So we now have a way to evaluate models using different hyperparameters; all 
that's left to do now is try a bunch of models.

Remember that we have five main hyperparameters to tune with a random forest:

+ `mtry`: How many variables should be considered at each split? Minimum value
  is 1, maximum is the number of predictors in the model.
  
+ `min.node.size`: How many observations should each leaf node contain? Minimum 
  is 1, maximum is theoretically the number of rows in the training data but
  _practically_ is rarely higher than 20.
  
+ `num.trees`: How many decision trees should be grown? Minimum is 1, maximum is
  infinite, but more trees take more time to grow.
  
+ `sample.fraction`: What percent of observations should be sampled for each 
  tree? Minimum is just above 0, maximum is 1.
  
+ `replace`: Sample observations with replacement? Either TRUE or FALSE.

We _could_ try to manually guess a bunch of different combinations and see what
works the best, but that seems impractical.
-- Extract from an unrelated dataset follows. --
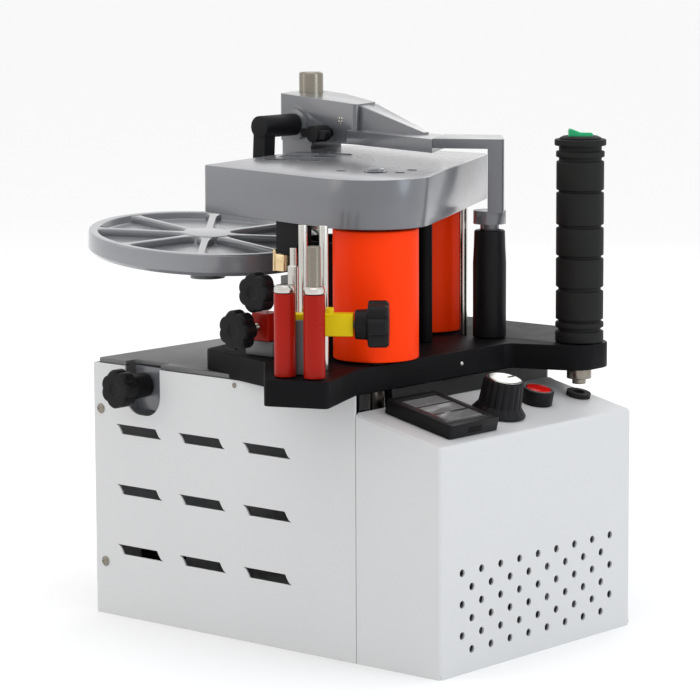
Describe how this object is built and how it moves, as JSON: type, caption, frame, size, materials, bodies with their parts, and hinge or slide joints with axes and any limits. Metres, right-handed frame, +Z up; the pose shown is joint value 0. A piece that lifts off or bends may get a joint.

It'd be better to find a way to 
automatically run a ton of models, and report back what worked best.

(By the way, all these parameters are documented in `?ranger`. When you first 
use a new machine learning package, there's no way to guess what these 
parameters are called or what sensible 
values might be; this is the sort of knowledge that's 
only picked up from trial and error and desperate Google searches.)

---

The standard way to do this is to run what's known as a **grid search**.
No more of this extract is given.